──────── Material ────────

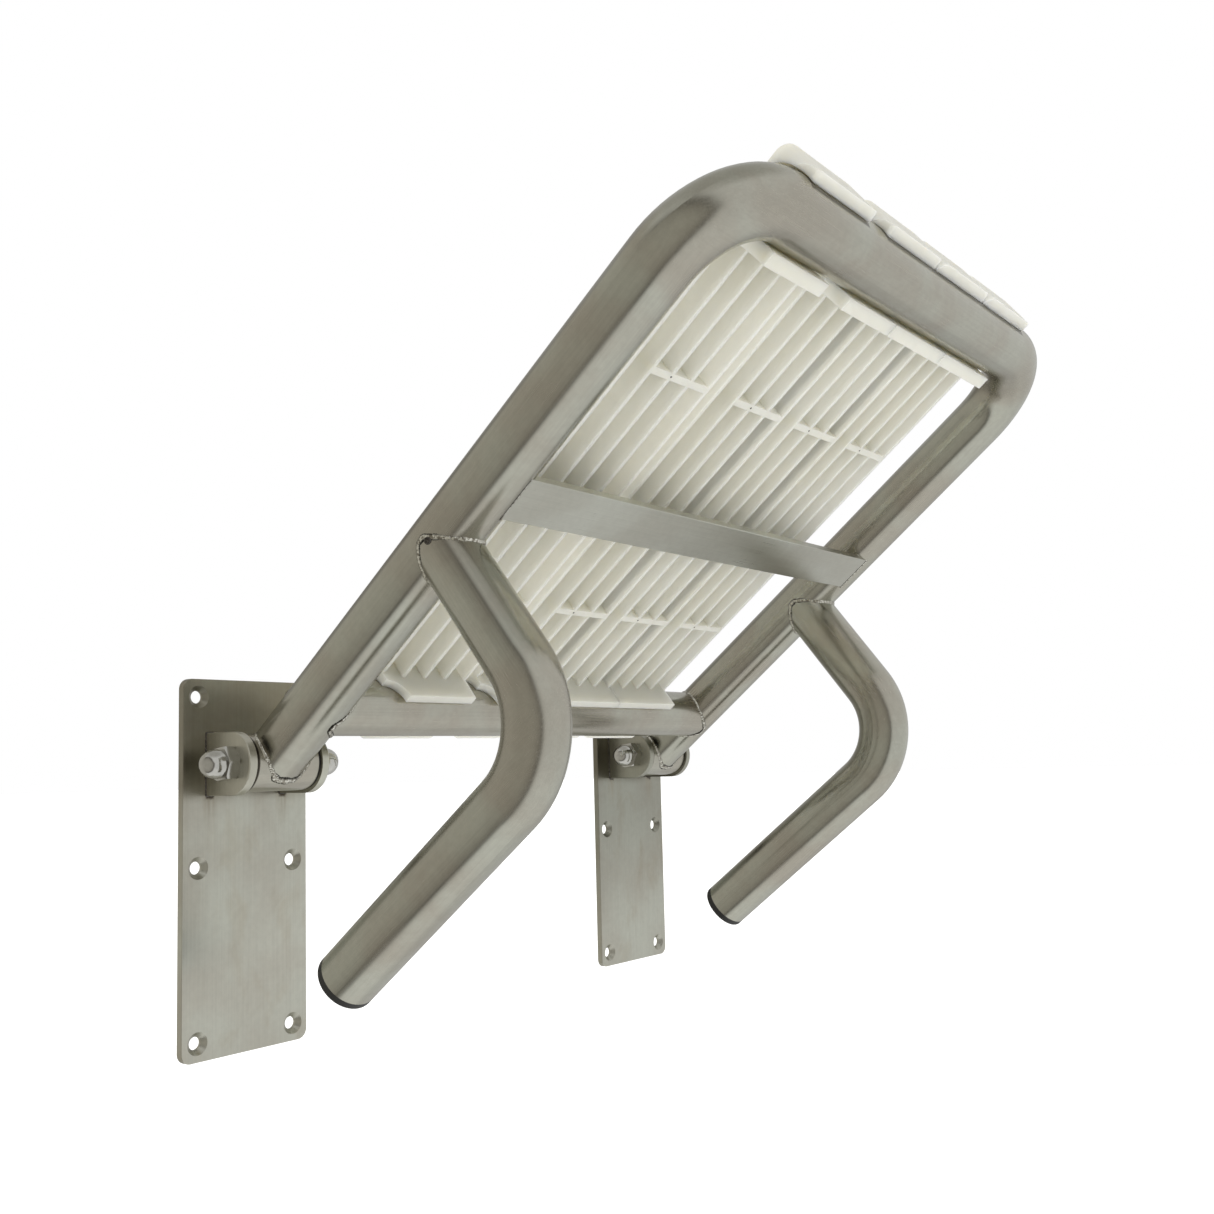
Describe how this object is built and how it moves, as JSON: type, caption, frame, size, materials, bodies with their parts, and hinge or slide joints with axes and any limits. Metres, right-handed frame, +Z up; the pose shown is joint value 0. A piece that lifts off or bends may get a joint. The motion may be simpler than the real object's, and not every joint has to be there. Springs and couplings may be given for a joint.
{
  "type": "wall-mounted folding seat",
  "caption": "Wall-mounted fold-up seat: a bent steel tube frame with moulded slats and bent support legs, hinged on flat wall plates.",
  "frame": {"origin": "centre of the whole wall-fixing hole pattern, on the wall surface behind the plates", "axes": "+X right along the wall, +Y into the wall, +Z up; the seat projects towards -Y"},
  "size_m": [0.545, 0.4328, 0.5213],
  "materials": {
    "plate_steel": "satin stainless sheet, fine vertical grain",
    "tube_steel": "satin stainless tube",
    "nut_steel": "polished stainless",
    "rod_steel": "turned stainless",
    "bush_nylon": "black nylon",
    "plug_plastic": "black polyethylene",
    "slat_plastic": "warm white moulded polypropylene, satin"
  },
  "bodies": {
    "wall_mount": {"wall_plate_left": "plate_steel", "hinge_ear_left_outer": "plate_steel", "hinge_ear_left_inner": "plate_steel", "pivot_rod_left": "rod_steel", "wall_plate_right": "plate_steel", "hinge_ear_right_outer": "plate_steel", "hinge_ear_right_inner": "plate_steel", "pivot_rod_right": "rod_steel", "acorn_nuts": "nut_steel"},
    "seat": {"hinge_sleeve_left": "tube_steel", "hinge_bush_left_outer": "bush_nylon", "hinge_bush_left_inner": "bush_nylon", "leg_left": "tube_steel", "leg_plug_left": "plug_plastic", "hinge_sleeve_right": "tube_steel", "hinge_bush_right_outer": "bush_nylon", "hinge_bush_right_inner": "bush_nylon", "leg_right": "tube_steel", "leg_plug_right": "plug_plastic", "seat_loop": "tube_steel", "rear_cross_tube": "tube_steel", "brace_bar": "plate_steel", "slat_1": "slat_plastic", "slat_2": "slat_plastic", "slat_3": "slat_plastic", "slat_4": "slat_plastic"}
  },
  "joints": [
    {"name": "seat_fold", "type": "hinge", "parent": "wall_mount", "child": "seat", "pos_m": [0, -0.032, 0.068], "axis": [-1, 0, 0], "range_deg": [-38, 51]}
  ]
}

────────

Copy out the whole listing, exactly as written.

The solution:
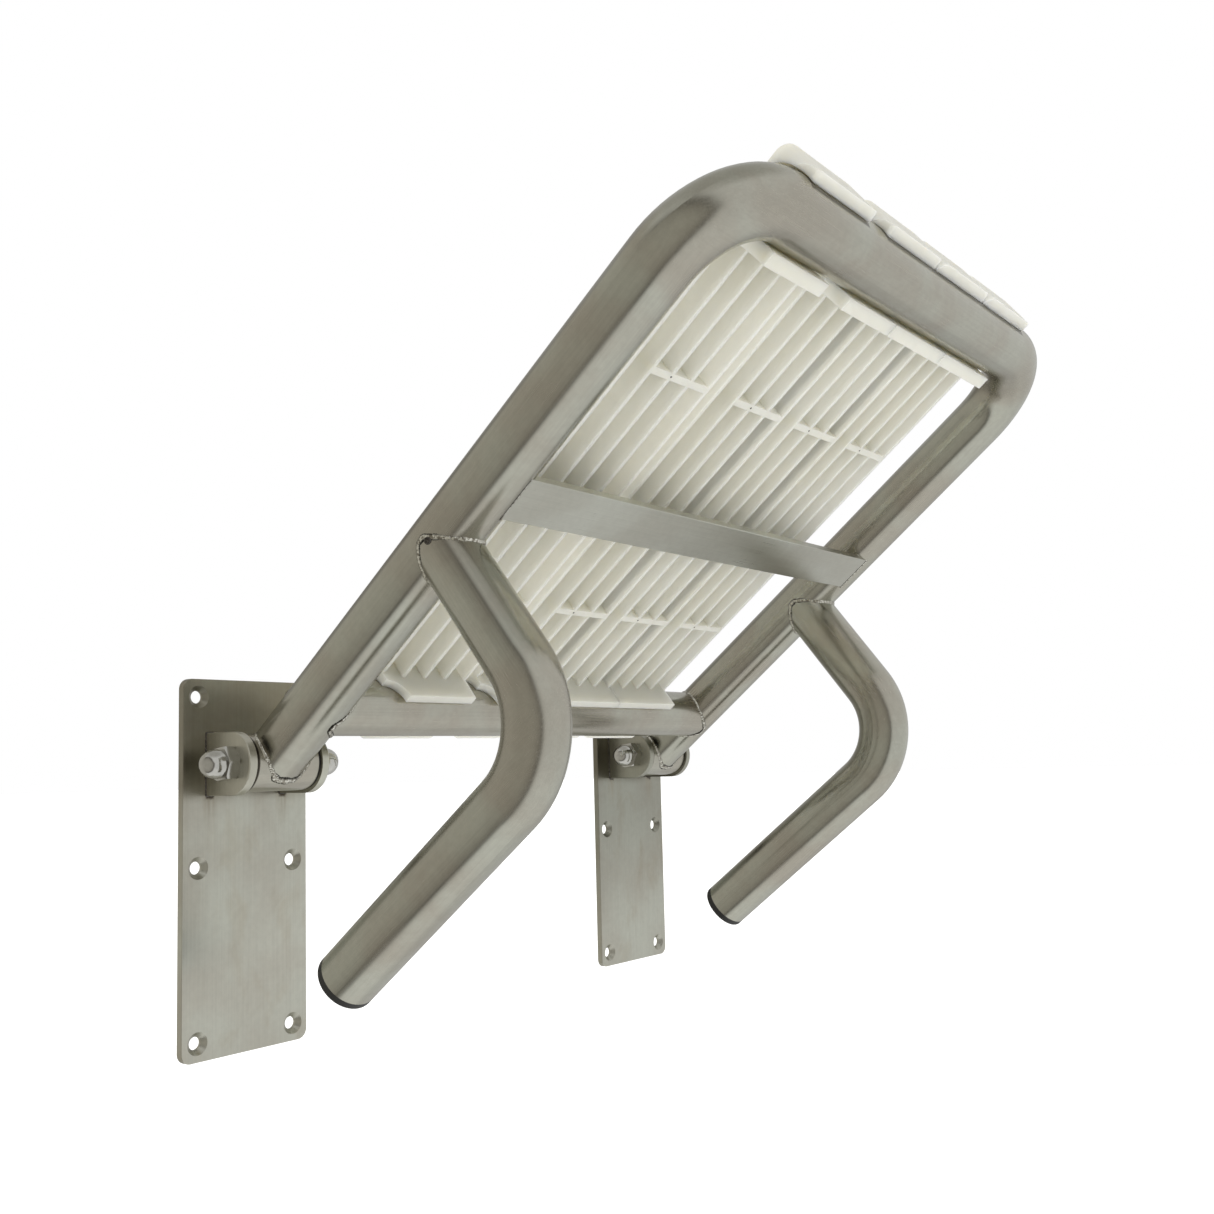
Describe how this object is built and how it moves, as JSON: type, caption, frame, size, materials, bodies with their parts, and hinge or slide joints with axes and any limits. Metres, right-handed frame, +Z up; the pose shown is joint value 0. A piece that lifts off or bends may get a joint. The motion may be simpler than the real object's, and not every joint has to be there. Springs and couplings may be given for a joint.
{
  "type": "wall-mounted folding seat",
  "caption": "Wall-mounted fold-up seat: a bent steel tube frame with moulded slats and bent support legs, hinged on flat wall plates.",
  "frame": {"origin": "centre of the whole wall-fixing hole pattern, on the wall surface behind the plates", "axes": "+X right along the wall, +Y into the wall, +Z up; the seat projects towards -Y"},
  "size_m": [0.545, 0.4328, 0.5213],
  "materials": {
    "plate_steel": "satin stainless sheet, fine vertical grain",
    "tube_steel": "satin stainless tube",
    "nut_steel": "polished stainless",
    "rod_steel": "turned stainless",
    "bush_nylon": "black nylon",
    "plug_plastic": "black polyethylene",
    "slat_plastic": "warm white moulded polypropylene, satin"
  },
  "bodies": {
    "wall_mount": {"wall_plate_left": "plate_steel", "hinge_ear_left_outer": "plate_steel", "hinge_ear_left_inner": "plate_steel", "pivot_rod_left": "rod_steel", "wall_plate_right": "plate_steel", "hinge_ear_right_outer": "plate_steel", "hinge_ear_right_inner": "plate_steel", "pivot_rod_right": "rod_steel", "acorn_nuts": "nut_steel"},
    "seat": {"hinge_sleeve_left": "tube_steel", "hinge_bush_left_outer": "bush_nylon", "hinge_bush_left_inner": "bush_nylon", "leg_left": "tube_steel", "leg_plug_left": "plug_plastic", "hinge_sleeve_right": "tube_steel", "hinge_bush_right_outer": "bush_nylon", "hinge_bush_right_inner": "bush_nylon", "leg_right": "tube_steel", "leg_plug_right": "plug_plastic", "seat_loop": "tube_steel", "rear_cross_tube": "tube_steel", "brace_bar": "plate_steel", "slat_1": "slat_plastic", "slat_2": "slat_plastic", "slat_3": "slat_plastic", "slat_4": "slat_plastic"}
  },
  "joints": [
    {"name": "seat_fold", "type": "hinge", "parent": "wall_mount", "child": "seat", "pos_m": [0, -0.032, 0.068], "axis": [-1, 0, 0], "range_deg": [-38, 51]}
  ]
}